For the most part, the food served and the ingredients used are within known territory. One of the daily fish dishes uses straightforward cod, although it is topped with a spicy red pepper coulis and combines well with a seasonal vegetable and “cauliflower mash.” The latter is probably best known as a mashed potato alternative embraced by followers of low-carb diets. To be honest, the buttery version served at Bliss is indistinguishable from actual mashed potatoes. Whether the substitution is needed nor not, it works on the plate. Another seafood choice, shrimp tacos, comes San Diego style with breaded prawns, cabbage, and a spicy sauce inside flour tortillas.

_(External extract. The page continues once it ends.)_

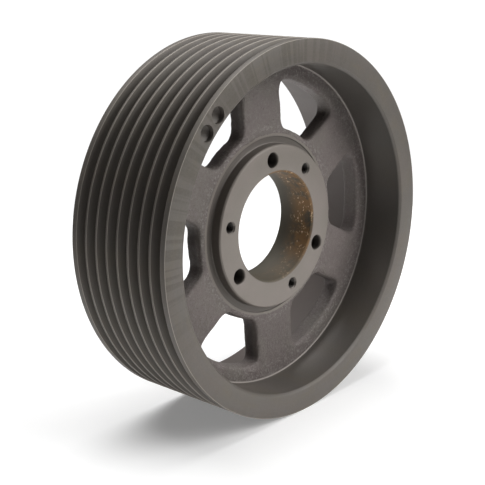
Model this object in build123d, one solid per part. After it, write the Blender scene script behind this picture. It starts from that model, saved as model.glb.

One issue with the food at Bliss is a tendency to rely too much on sweet tastes. That’s not surprising since Fez has occasionally done the same, and Bliss’ chef comes from its Midtown cousin. Some of the sauces are appropriately sweet, and they work in contexts such as the coconut chicken tenders appetizer. On the other hand, the sweetness seems out of place in the orange rice pilaf that is paired with the chicken kabobs. Likewise, the rocket salad is serviceable but seems tame without the intense peppery bite that comes from wild varieties of arugula. It benefits from the accompanying goat cheese fritters, which add heft and a bit of contrast.

One place where the kitchen’s sweet touch makes complete sense is in the dessert offerings. A brownie sundae is pretty basic but hard to resist with the complementary textures of rich chocolate cake and smooth vanilla ice cream. The daily cobbler is equally effective with crisp pastry lying beneath fruit such as pears. Both desserts are generous enough to share among two or three people. The beverage selections coming from reBAR focus on cocktails. Wine and beer offerings are limited and would benefit from some well-though out expansion. For now, a pint of Oak Creek hefeweizen goes down well on a warm day, and the punchy house red holds it own with the entrees on the menu. There’s a lot more that could be done, though, with interesting drafts and wines by the glass.

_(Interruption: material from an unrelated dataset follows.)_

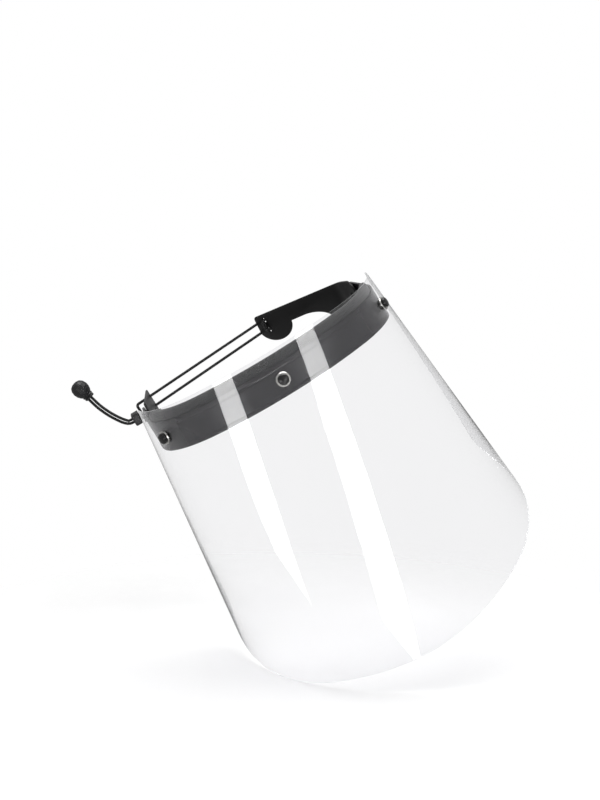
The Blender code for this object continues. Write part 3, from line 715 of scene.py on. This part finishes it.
knit_shader = add_node(knit_cover, "ShaderNodeBsdfPrincipled",
                       values={"Roughness": 0.9, "Sheen Weight": 0.35, "Sheen Roughness": 0.5},
                       links={"Base Color": knit_shade.outputs[0], "Normal": knit_bump.outputs["Normal"]})
give_surface(knit_cover, knit_shader.outputs[0])


def pad_point(s, v, depth):
    point, outward, down = frame_at(s, True, True)
    return point + down * v - outward * (PAD_DEPTH + depth)


def pad_skin(name):
    """A closed cushion: two skins that meet at a rounded edge, the inner one crowned."""
    shape = bmesh.new()
    uv = shape.loops.layers.uv.new("knit")
    columns = 220
    around = 44
    rings = []
    for i in range(columns + 1):
        s = PAD_HALF * math.sin((2 * i / columns - 1) * math.pi / 2)
        pull = pulled_in(PAD_HALF - abs(s), PAD_CORNER)
        middle = (PAD_TOP + PAD_BOTTOM) / 2
        half_tall = max((PAD_BOTTOM - PAD_TOP) / 2 - pull, 0.0008)
        into_end = max(abs(s) - PAD_HALF + PAD_END_ROUNDING, 0.0) / PAD_END_ROUNDING
        swell = math.sqrt(max(1 - into_end ** 2, 0.02))
        ring = []
        for k in range(around):
            turn = math.tau * k / around
            across = math.copysign(abs(math.cos(turn)) ** 0.42, math.cos(turn))
            out = math.copysign(abs(math.sin(turn)) ** 0.55, math.sin(turn))
            stitch = 1.0 - 0.20 * math.exp(-((abs(across) - 0.78) / 0.05) ** 2) * max(out, 0.0)
            if out > 0:
                out *= stitch * (1 - 0.10 * across * across)
            depth = PAD_THICKNESS / 2 * (1 + out * swell)
            ring.append(shape.verts.new(pad_point(s, middle + half_tall * across, depth)))
        rings.append((s, ring))
    for (s0, ring0), (s1, ring1) in zip(rings, rings[1:]):
        for k in range(around):
            after = (k + 1) % around
            face = shape.faces.new((ring0[k], ring0[after], ring1[after], ring1[k]))
            face.smooth = True
            girth = PAD_GIRTH_MM / around
            corners = ((s0, k), (s0, k + 1), (s1, k + 1), (s1, k))
            for loop, (at, step) in zip(face.loops, corners):
                loop[uv].uv = (at * 1000, step * girth)
    shape.faces.new(list(reversed(rings[0][1])))
    shape.faces.new(rings[-1][1])
    bmesh.ops.recalc_face_normals(shape, faces=shape.faces)
    mesh = bpy.data.meshes.new(name)
    shape.to_mesh(mesh)
    shape.free()
    obj = bpy.data.objects.new(name, mesh)
    scene.collection.objects.link(obj)
    mesh.materials.append(knit_cover)
    return obj


pad = pad_skin("sweatband_pad")
for station in STUD_STATIONS.values():
    stud_point, stud_outward, stud_down = frame_at(station, True, True)
    drill(pad, stud_point + stud_down * STUD_DROP - stud_outward * PAD_DEPTH, stud_outward, 0.0051, 0.0032)
smooth_faces(pad, 50)
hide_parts("sweatband")
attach(pad, "root")

# ------------------------------------------------------------------ press studs
# Three studs hold the sheet: a black post through band and sheet, a black spacer between them,
# a bright plated eyelet on the sheet and a black domed cap pressed over the post.
polished_acetal = empty_material("polished_black_acetal")
# glossy black, its shine broken by faint smears
stud_where = add_node(polished_acetal, "ShaderNodeTexCoord")
stud_prints = add_node(polished_acetal, "ShaderNodeTexNoise", values={"Scale": 420.0, "Detail": 4.0},
                       links={"Vector": stud_where.outputs["Object"]})
stud_gloss = add_node(polished_acetal, "ShaderNodeMapRange", values={"To Min": 0.16, "To Max": 0.38},
                      links={"Value": stud_prints.outputs["Fac"]})
stud_shade = add_node(polished_acetal, "ShaderNodeMixRGB",
                      values={1: colour("#060606"), 2: colour("#131314")},
                      links={0: stud_prints.outputs["Fac"]})
stud_bump = add_node(polished_acetal, "ShaderNodeBump", values={"Strength": 0.1, "Distance": 0.0001},
                     links={"Height": stud_prints.outputs["Fac"]})
stud_shader = add_node(polished_acetal, "ShaderNodeBsdfPrincipled", values={"IOR": 1.48},
                       links={"Base Color": stud_shade.outputs[0],
                              "Roughness": stud_gloss.outputs["Result"],
                              "Normal": stud_bump.outputs["Normal"]})
give_surface(polished_acetal, stud_shader.outputs[0])

nickel_plate = empty_material("nickel_plated_brass")
# bright nickel, its shine finely mottled from the plating barrel
plate_where = add_node(nickel_plate, "ShaderNodeTexCoord")
plate_lines = add_node(nickel_plate, "ShaderNodeTexNoise", values={"Scale": 1500.0, "Detail": 3.0},
                       links={"Vector": plate_where.outputs["Object"]})
plate_gloss = add_node(nickel_plate, "ShaderNodeMapRange", values={"To Min": 0.12, "To Max": 0.32},
                       links={"Value": plate_lines.outputs["Fac"]})
plate_shade = add_node(nickel_plate, "ShaderNodeMixRGB",
                       values={1: colour("#B9B8B5"), 2: colour("#DEDDDA")},
                       links={0: plate_lines.outputs["Fac"]})
plate_shader = add_node(nickel_plate, "ShaderNodeBsdfPrincipled", values={"Metallic": 1.0},
                        links={"Base Color": plate_shade.outputs[0],
                               "Roughness": plate_gloss.outputs["Result"]})
give_surface(nickel_plate, plate_shader.outputs[0])


def refinish(names, mat):
    """The same material in every slot of these CAD pieces."""
    for name in names:
        for material_slot in nodes[name].material_slots:
            material_slot.link = "OBJECT"
            material_slot.material = mat


for where in STUD_STATIONS:
    refinish(["stud_post_" + where, "stud_spacer_" + where, "stud_cap_" + where], polished_acetal)
    refinish(["stud_eyelet_" + where], nickel_plate)

# ------------------------------------------------------------------ arm rivets
# A blacked steel rivet pins each arm to the band, with a thin acetal washer between the two
# so that the arm turns freely.
blacked_steel = empty_material("blacked_steel")
# dark oxide over steel, rubbed a little brighter in patches
oxide_where = add_node(blacked_steel, "ShaderNodeTexCoord")
oxide_rub = add_node(blacked_steel, "ShaderNodeTexNoise", values={"Scale": 500.0, "Detail": 5.0},
                     links={"Vector": oxide_where.outputs["Object"]})
oxide_shade = add_node(blacked_steel, "ShaderNodeMixRGB",
                       values={1: colour("#1A1A1B"), 2: colour("#434346")},
                       links={0: oxide_rub.outputs["Fac"]})
oxide_gloss = add_node(blacked_steel, "ShaderNodeMapRange", values={"To Min": 0.25, "To Max": 0.5},
                       links={"Value": oxide_rub.outputs["Fac"]})
oxide_shader = add_node(blacked_steel, "ShaderNodeBsdfPrincipled", values={"Metallic": 1.0},
                        links={"Base Color": oxide_shade.outputs[0],
                               "Roughness": oxide_gloss.outputs["Result"]})
give_surface(blacked_steel, oxide_shader.outputs[0])
refinish(["arm_rivet_left", "arm_rivet_right"], blacked_steel)
refinish(["arm_washer_left", "arm_washer_right"], polished_acetal)

# ------------------------------------------------------------------ cord lock and cord end
# A small moulded block grips both strands with its sprung plunger; the tail ends in a hollow
# bell of the same black plastic, pushed over the knot that joins the strands.
textured_acetal = empty_material("textured_black_acetal")
# satin black with a fine mould texture, drawn at 0.4 mm
lock_where = add_node(textured_acetal, "ShaderNodeTexCoord")
lock_texture = add_node(textured_acetal, "ShaderNodeTexVoronoi", values={"Scale": 2400.0},
                        links={"Vector": lock_where.outputs["Object"]})
lock_wear = add_node(textured_acetal, "ShaderNodeTexNoise", values={"Scale": 200.0, "Detail": 4.0},
                     links={"Vector": lock_where.outputs["Object"]})
lock_shade = add_node(textured_acetal, "ShaderNodeMixRGB",
                      values={1: colour("#0A0A0B"), 2: colour("#1D1D1F")},
                      links={0: lock_wear.outputs["Fac"]})
lock_gloss = add_node(textured_acetal, "ShaderNodeMapRange", values={"To Min": 0.32, "To Max": 0.5},
                      links={"Value": lock_wear.outputs["Fac"]})
lock_bump = add_node(textured_acetal, "ShaderNodeBump", values={"Strength": 0.3, "Distance": 0.00008},
                     links={"Height": lock_texture.outputs["Distance"]})
lock_shader = add_node(textured_acetal, "ShaderNodeBsdfPrincipled", values={"IOR": 1.48},
                       links={"Base Color": lock_shade.outputs[0],
                              "Roughness": lock_gloss.outputs["Result"],
                              "Normal": lock_bump.outputs["Normal"]})
give_surface(textured_acetal, lock_shader.outputs[0])
refinish(["cord_lock_body", "cord_lock_plunger", "cord_end_bell"], textured_acetal)

knotted_yarn = empty_material("knotted_polyester_yarn")
# the same yarn as the sleeve, pulled into a knot; its wraps read as fine rings
knot_where = add_node(knotted_yarn, "ShaderNodeTexCoord")
knot_wraps = add_node(knotted_yarn, "ShaderNodeTexWave", settings={"bands_direction": "Z"},
                      values={"Scale": 280.0, "Distortion": 2.0},
                      links={"Vector": knot_where.outputs["Object"]})
knot_shade = add_node(knotted_yarn, "ShaderNodeMixRGB",
                      values={1: colour("#080808"), 2: colour("#1F1F21")},
                      links={0: knot_wraps.outputs["Fac"]})
knot_bump = add_node(knotted_yarn, "ShaderNodeBump", values={"Strength": 0.6, "Distance": 0.0002},
                     links={"Height": knot_wraps.outputs["Fac"]})
knot_shader = add_node(knotted_yarn, "ShaderNodeBsdfPrincipled",
                       values={"Roughness": 0.75, "Sheen Weight": 0.25},
                       links={"Base Color": knot_shade.outputs[0], "Normal": knot_bump.outputs["Normal"]})
give_surface(knotted_yarn, knot_shader.outputs[0])
refinish(["cord_end_knot"], knotted_yarn)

It appears Bliss is deliberately being cautious in order to avoid the fate of previous occupants of its building. That’s understandable, particularly in light of the lingering recession, but there’s a fine line between being cautious and playing it safe. Just as Fez and Switch have steadily improved after several years of operation, Bliss has the opportunity to show a little more sense of adventure as it matures. In music, Jesus Jones’ follow-up album “Perverse” did not attain the same blockbuster status as “Doubt,” and the band became less prominent by the mid-’90s. Let’s hope that Bliss heads in the other direction -- growing in popularity and becoming more self-assured as it matures.

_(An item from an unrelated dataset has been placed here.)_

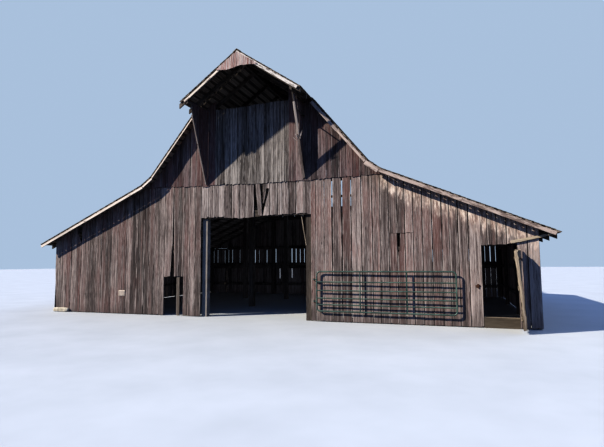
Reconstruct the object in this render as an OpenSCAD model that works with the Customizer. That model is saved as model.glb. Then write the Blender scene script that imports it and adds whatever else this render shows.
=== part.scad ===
// Gambrel-roofed timber barn with a projecting hay hood, lean-to aisles on both
// sides, an open drive-through doorway, a low stock door, a side door with its
// open leaf and a six-rail tube gate folded back beside the doorway.
// Millimetres. +Z up, the ground the barn stands on is z = 0, the front wall
// faces -Y, X runs along the front, the centre line of the barn is x = 0.

/* [Plan] */
// Left corner from the centre line
half_l = 8820; // [8400:20:9000]
// Right corner from the centre line
half_r = 8760; // [8400:20:9000]
// Length of the barn from front wall to rear wall
length_y = 12200; // [10000:100:15000]
// Thickness of the wall boarding
board_t = 30; // [25:1:40]

/* [Front openings] */
// Half of the width of the main doorway
main_door_half = 2070; // [1900:10:2150]
// Height of the main doorway
main_door_h = 3470; // [3300:10:3600]
// Left edge of the low stock door
stock_x0 = -3610; // [-3800:10:-3500]
// Right edge of the low stock door
stock_x1 = -2790; // [-2900:10:-2600]
// Height of the low stock door
stock_h = 1410; // [1200:10:1600]
// Left edge of the side doorway
side_door_x0 = 7250; // [7000:10:7400]
// Right edge of the side doorway
side_door_x1 = 8190; // [8100:10:8300]
// Height of the side doorway
side_door_h = 2370; // [2200:10:2400]

/* [Side door leaf] */
// Width of the side door leaf
leaf_w = 1010; // [980:5:1020]
// Thickness of the side door leaf boards
leaf_t = 30; // [25:1:35]
// Angle the leaf stands open
leaf_open = 80; // [60:1:110]

/* [Gate] */
// Length of the tube gate
gate_l = 4300; // [4200:10:4320]
// Height of the tube gate over its rails
gate_h = 1295; // [1150:5:1350]
// Height of the lowest rail over the ground
gate_z = 318; // [200:2:400]
// Diameter of the gate tubes
gate_d = 46; // [36:1:48]
// Angle between the folded gate and the wall
gate_off = 0.5; // [0.3:0.1:4]

/* [Hidden] */
$fn = 96;
// Roof profile, outer surface: ridge, upper break, flare, lower break, eave tip
ridge_z = 8870;
brk1 = [2245, 7305];
flare = [4000, 5142];
brk2 = [4410, 4822];
eave_x = 9280;
roof_v = 75;        // upper slope thickness measured down
lean_s = 0.436;     // fall of the lean-to roofs
up_s = (ridge_z - brk1[1]) / brk1[0];
st_s = (brk1[1] - 25 - flare[1]) / (flare[0] - brk1[0]);
st_x = 2190;        // inner start of the steep slopes
rake_st = [95, 160]; // rake boards of the steep slopes, left and right, measured down
half_w = [half_l, half_r];
lap_z = 4630;       // lower edge of the gable boarding
low_top = 4700;     // top of the lower boarding, behind the gable boarding
hood_y = -1350;     // front edge of the hay hood
rake_y = -360;      // front edge of the other roof slopes
rear_y = length_y + 400;
mid_y = (rear_y + hood_y - 22) / 2; // the frame's origin is under the middle of the whole outline
hay_x0 = -1500;
hay_x1 = 1300;
hay_top = 7410;
rear_open = 1400;
lean_v = 70;
$r = 0; // the side of the barn, 0 left and 1 right
// undersides of the roof slopes at a distance from the centre line
function r_up(x) = ridge_z - roof_v - up_s * x;
function r_st(x) = flare[1] - 90 + st_s * (flare[0] - x);
function r_le(x) = brk2[1] - lean_v - lean_s * (x - brk2[0]);
// what carries the roof ends 1 mm under it
function u_up(x) = r_up(x) - 1;
function u_st(x) = r_st(x) - 1;
function u_le(x) = r_le(x) - 1;
raf_up = 150; raf_st = 190; raf_le = 140;
inner_y = board_t;                  // inside face of the lower front boarding
girt_t = 70;
post_y = [board_t + girt_t + 100, 4000, 8100, length_y - board_t - girt_t - 100];
post_w = 200;
raf_n = 11;
raf_step = (length_y - 2 * 200) / (raf_n - 1);
leaf_ax = side_door_x1 + 75;
leaf_ay = -28;
gate_ax = 2190;
gate_ay = -90;
hook_z = [gate_z + 290, gate_z + 980];
strap_z = [400, 1960];

// a slab lying along Y with its outline drawn in X and Z
module xz(y0, y1, pts) {
    translate([0, y1 - mid_y, 0]) rotate([90, 0, 0]) linear_extrude(y1 - y0) polygon(pts);
}
// a slab lying along X with its outline drawn in Y and Z
module yz(x0, x1, pts) {
    translate([x0, -mid_y, 0]) rotate([90, 0, 90]) linear_extrude(x1 - x0) polygon(pts);
}
module box(a, b) { translate(a - [0, mid_y, 0]) cube(b - a); }
module side($r) { mirror([1 - $r, 0, 0]) children(); }
module both() { side(0) children(); side(1) children(); }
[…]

901 N. 4th St., Phoenix AZ 85004
Map
(602) 795-1792
http://www.blissonfourth.com/

Bliss & ReBAR on Urbanspoon

1 comments:

  1. Wow, a bit harsh at points I think. I’ve dined here three or four times now and everything I’ve tried has been outstanding. Further, I can’t say enough about the service and friendly staff which is an element that you’ve entirely ignored in your review. If you’re looking for friendly people, a good atmosphere and good food this is a great place. If you’re after a trendy dining experience where you pay unreasonable prices for food and often get less than stellar service then I guess you can pass. Mondays feature a huge plate of appetizers and a bottle of wine for $20. Tuesdays offer a great deal on the more casual burger, fries and a beer. Nachos are great as are the wraps.